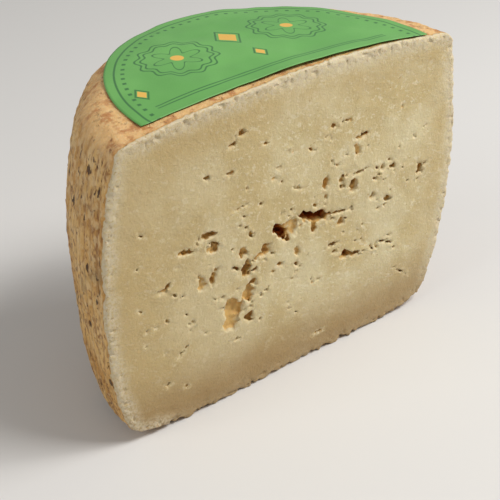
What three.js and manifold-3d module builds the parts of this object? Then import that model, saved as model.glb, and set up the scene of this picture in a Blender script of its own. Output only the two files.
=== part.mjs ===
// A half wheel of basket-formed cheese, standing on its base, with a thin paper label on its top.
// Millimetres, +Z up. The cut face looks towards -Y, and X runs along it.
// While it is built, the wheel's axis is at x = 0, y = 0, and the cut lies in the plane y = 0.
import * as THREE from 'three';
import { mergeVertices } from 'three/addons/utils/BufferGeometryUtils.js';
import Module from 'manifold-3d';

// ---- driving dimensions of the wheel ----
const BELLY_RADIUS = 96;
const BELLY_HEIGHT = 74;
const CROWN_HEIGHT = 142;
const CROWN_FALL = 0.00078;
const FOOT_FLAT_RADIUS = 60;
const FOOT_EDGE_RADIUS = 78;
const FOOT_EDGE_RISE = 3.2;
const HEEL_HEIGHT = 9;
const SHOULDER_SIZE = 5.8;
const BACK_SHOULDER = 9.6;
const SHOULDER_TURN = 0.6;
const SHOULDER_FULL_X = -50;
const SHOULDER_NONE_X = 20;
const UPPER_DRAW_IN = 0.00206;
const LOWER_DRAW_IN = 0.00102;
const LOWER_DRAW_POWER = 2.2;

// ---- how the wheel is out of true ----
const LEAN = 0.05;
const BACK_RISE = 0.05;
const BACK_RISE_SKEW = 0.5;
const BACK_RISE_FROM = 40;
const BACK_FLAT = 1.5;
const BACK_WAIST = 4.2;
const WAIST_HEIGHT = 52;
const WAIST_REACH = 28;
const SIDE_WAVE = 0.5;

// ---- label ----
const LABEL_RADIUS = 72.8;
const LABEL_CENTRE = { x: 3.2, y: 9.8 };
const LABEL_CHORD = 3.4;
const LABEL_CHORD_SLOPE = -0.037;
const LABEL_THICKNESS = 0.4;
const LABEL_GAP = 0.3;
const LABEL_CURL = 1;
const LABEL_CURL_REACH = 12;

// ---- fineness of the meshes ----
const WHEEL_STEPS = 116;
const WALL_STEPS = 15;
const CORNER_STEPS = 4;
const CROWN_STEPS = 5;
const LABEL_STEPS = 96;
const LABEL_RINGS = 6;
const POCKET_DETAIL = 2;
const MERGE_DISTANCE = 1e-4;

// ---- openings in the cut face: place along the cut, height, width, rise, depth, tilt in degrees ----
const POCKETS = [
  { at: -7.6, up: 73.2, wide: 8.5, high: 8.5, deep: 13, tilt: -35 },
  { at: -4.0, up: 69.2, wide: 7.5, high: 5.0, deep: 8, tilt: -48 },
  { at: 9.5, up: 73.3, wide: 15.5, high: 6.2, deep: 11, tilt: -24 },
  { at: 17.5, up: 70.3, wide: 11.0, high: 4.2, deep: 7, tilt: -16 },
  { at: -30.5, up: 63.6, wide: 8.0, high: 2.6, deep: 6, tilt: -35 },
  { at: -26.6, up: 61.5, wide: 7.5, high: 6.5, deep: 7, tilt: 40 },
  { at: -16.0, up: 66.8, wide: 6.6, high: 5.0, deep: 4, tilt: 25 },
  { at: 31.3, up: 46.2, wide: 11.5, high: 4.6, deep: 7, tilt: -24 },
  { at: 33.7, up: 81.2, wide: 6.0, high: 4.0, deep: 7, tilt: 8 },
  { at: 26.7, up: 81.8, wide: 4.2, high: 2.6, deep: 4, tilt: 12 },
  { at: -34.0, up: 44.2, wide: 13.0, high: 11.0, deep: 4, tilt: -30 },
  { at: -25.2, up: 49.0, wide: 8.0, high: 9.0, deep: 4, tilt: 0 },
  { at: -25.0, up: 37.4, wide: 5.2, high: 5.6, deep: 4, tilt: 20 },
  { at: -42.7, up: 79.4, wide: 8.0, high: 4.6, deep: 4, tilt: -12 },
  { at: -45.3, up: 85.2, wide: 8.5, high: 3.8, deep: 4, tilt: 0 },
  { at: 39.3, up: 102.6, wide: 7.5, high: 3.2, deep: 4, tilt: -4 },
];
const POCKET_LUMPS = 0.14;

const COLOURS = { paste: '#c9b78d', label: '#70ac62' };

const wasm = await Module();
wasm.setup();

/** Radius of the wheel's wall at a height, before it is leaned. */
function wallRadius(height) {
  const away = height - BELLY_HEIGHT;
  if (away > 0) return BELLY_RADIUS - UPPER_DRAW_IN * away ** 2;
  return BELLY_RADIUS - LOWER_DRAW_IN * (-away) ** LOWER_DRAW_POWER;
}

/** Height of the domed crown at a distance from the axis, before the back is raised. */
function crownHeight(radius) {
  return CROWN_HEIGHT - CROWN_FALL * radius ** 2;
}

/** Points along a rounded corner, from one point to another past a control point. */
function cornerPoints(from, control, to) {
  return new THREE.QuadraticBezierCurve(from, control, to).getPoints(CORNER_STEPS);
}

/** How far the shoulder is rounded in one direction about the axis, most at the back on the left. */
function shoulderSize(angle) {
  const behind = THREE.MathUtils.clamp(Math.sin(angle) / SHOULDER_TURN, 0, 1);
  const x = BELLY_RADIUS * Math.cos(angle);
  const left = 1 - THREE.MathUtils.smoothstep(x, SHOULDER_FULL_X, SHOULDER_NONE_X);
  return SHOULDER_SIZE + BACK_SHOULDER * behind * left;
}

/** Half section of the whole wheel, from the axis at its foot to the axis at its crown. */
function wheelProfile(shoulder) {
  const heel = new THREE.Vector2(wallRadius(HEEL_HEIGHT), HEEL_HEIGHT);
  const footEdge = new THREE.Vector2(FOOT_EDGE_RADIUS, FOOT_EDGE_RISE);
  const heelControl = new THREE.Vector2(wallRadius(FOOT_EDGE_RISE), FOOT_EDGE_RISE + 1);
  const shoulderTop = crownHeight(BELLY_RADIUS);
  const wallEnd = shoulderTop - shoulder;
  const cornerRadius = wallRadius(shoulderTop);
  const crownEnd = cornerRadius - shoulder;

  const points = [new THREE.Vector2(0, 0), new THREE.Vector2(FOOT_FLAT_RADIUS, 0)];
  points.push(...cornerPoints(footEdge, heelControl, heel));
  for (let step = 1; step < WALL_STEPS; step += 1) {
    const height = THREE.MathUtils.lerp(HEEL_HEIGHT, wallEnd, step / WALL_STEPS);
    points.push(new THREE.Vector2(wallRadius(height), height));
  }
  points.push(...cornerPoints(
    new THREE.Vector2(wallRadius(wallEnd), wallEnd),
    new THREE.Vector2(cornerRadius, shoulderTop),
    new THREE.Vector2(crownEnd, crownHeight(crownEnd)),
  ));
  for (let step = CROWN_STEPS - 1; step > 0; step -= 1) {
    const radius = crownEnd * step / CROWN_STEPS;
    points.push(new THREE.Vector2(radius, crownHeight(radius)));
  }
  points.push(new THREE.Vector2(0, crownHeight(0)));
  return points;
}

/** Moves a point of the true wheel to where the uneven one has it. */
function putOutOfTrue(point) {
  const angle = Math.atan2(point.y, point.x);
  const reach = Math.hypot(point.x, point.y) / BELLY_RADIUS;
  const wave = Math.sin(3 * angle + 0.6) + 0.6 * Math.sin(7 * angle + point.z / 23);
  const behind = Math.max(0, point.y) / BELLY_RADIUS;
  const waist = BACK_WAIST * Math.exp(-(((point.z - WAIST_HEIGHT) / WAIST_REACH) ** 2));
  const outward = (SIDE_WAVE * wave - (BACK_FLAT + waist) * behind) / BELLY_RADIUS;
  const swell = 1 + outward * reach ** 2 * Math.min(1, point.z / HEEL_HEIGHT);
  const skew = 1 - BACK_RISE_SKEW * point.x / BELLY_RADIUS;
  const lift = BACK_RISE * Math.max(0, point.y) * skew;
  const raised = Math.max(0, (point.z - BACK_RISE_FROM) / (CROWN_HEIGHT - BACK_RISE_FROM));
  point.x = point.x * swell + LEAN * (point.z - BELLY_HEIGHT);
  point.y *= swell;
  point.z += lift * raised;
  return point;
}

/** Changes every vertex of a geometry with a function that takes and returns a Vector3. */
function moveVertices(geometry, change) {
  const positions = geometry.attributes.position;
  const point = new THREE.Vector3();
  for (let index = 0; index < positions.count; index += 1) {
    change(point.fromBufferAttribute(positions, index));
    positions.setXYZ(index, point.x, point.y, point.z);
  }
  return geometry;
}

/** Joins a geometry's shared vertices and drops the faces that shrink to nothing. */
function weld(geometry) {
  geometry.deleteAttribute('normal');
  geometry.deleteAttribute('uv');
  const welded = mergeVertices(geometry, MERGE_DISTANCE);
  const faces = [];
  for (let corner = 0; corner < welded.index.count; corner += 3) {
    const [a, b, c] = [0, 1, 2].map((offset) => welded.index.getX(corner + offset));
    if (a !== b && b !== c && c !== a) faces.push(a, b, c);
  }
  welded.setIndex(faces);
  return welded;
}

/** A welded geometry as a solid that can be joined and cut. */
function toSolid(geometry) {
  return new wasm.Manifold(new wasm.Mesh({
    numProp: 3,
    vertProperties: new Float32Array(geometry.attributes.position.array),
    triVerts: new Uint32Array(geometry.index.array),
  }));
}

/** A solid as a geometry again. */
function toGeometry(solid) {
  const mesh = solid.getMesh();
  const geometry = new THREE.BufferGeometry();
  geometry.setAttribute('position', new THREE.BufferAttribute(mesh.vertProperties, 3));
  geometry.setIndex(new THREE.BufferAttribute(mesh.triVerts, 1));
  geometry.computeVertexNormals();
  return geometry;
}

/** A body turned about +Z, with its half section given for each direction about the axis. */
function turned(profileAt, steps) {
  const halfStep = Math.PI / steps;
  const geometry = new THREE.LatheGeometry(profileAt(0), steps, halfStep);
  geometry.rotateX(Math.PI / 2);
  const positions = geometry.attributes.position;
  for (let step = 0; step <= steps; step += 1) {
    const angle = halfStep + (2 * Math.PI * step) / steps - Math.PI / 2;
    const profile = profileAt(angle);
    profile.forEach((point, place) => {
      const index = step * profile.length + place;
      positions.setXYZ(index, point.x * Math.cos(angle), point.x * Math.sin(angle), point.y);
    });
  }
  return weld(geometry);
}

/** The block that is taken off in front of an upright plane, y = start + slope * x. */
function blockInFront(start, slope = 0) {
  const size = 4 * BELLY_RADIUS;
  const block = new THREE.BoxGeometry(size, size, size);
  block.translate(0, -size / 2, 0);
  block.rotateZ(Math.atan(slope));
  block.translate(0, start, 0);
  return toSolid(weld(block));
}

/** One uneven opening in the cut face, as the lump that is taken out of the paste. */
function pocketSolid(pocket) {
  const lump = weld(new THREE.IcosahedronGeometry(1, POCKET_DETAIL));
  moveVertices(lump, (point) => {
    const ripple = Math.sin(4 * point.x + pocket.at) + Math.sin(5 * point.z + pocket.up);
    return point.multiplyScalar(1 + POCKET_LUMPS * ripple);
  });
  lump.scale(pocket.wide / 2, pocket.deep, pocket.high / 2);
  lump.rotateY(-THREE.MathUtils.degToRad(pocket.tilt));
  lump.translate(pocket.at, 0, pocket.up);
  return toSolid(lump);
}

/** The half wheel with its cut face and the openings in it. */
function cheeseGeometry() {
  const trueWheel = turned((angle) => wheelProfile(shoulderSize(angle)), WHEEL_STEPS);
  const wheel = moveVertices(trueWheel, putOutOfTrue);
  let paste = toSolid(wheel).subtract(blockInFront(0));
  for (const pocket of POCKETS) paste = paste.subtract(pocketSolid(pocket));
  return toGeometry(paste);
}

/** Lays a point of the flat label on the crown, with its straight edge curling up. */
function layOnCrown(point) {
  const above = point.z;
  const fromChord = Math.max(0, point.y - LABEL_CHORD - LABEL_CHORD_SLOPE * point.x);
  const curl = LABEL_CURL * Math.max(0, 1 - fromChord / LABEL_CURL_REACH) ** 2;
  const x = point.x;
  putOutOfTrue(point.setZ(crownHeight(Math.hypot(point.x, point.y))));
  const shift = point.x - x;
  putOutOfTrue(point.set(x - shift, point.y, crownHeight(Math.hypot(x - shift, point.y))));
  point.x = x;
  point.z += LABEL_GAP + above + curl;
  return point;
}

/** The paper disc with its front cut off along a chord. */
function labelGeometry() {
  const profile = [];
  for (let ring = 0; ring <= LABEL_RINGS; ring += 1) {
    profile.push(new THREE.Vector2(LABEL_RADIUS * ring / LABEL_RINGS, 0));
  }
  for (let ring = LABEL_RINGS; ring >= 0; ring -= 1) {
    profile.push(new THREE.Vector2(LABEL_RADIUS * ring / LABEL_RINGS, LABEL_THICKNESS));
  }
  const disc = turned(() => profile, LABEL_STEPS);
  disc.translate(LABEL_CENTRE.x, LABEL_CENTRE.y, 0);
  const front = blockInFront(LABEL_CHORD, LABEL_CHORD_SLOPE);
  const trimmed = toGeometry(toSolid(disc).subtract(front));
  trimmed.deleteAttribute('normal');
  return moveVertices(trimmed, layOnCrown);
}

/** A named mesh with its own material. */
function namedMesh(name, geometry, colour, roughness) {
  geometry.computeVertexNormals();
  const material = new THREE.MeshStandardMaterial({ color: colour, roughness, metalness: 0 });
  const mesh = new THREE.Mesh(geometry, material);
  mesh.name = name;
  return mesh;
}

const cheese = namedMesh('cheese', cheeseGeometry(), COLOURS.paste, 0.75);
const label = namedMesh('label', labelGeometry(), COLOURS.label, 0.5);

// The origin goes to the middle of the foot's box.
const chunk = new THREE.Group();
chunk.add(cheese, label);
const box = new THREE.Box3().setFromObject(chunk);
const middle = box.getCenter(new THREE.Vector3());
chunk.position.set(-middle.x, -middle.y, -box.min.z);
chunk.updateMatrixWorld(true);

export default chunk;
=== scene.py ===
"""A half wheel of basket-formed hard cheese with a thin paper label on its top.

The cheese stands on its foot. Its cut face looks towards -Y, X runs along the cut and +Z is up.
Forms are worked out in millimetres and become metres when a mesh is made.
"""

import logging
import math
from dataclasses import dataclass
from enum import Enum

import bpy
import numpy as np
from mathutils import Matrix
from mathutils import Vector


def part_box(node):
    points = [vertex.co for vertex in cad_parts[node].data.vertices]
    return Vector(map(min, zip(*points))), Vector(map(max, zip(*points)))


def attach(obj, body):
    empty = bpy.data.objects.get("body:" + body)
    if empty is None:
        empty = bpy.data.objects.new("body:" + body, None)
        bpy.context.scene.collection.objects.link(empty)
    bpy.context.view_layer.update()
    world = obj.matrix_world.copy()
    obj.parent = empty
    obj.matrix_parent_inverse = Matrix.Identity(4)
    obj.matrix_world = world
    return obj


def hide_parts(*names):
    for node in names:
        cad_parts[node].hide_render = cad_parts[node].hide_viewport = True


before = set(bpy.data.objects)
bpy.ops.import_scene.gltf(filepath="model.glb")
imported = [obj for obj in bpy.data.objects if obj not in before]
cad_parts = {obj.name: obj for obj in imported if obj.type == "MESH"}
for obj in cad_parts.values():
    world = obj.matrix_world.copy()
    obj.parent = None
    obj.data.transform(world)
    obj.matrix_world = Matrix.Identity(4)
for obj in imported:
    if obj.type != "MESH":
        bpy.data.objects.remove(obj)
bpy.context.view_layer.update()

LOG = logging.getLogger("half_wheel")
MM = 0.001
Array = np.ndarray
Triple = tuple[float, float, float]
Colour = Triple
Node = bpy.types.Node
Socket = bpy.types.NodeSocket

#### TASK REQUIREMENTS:
Within the material above, transcribe exactly the lines that run from the line holding "the foot's box." through the line holding "from mathutils import Vector".

#### RESPONSE TO THIS EXERCISE:
// The origin goes to the middle of the foot's box.
const chunk = new THREE.Group();
chunk.add(cheese, label);
const box = new THREE.Box3().setFromObject(chunk);
const middle = box.getCenter(new THREE.Vector3());
chunk.position.set(-middle.x, -middle.y, -box.min.z);
chunk.updateMatrixWorld(true);

export default chunk;
=== scene.py ===
"""A half wheel of basket-formed hard cheese with a thin paper label on its top.

The cheese stands on its foot. Its cut face looks towards -Y, X runs along the cut and +Z is up.
Forms are worked out in millimetres and become metres when a mesh is made.
"""

import logging
import math
from dataclasses import dataclass
from enum import Enum

import bpy
import numpy as np
from mathutils import Matrix
from mathutils import Vector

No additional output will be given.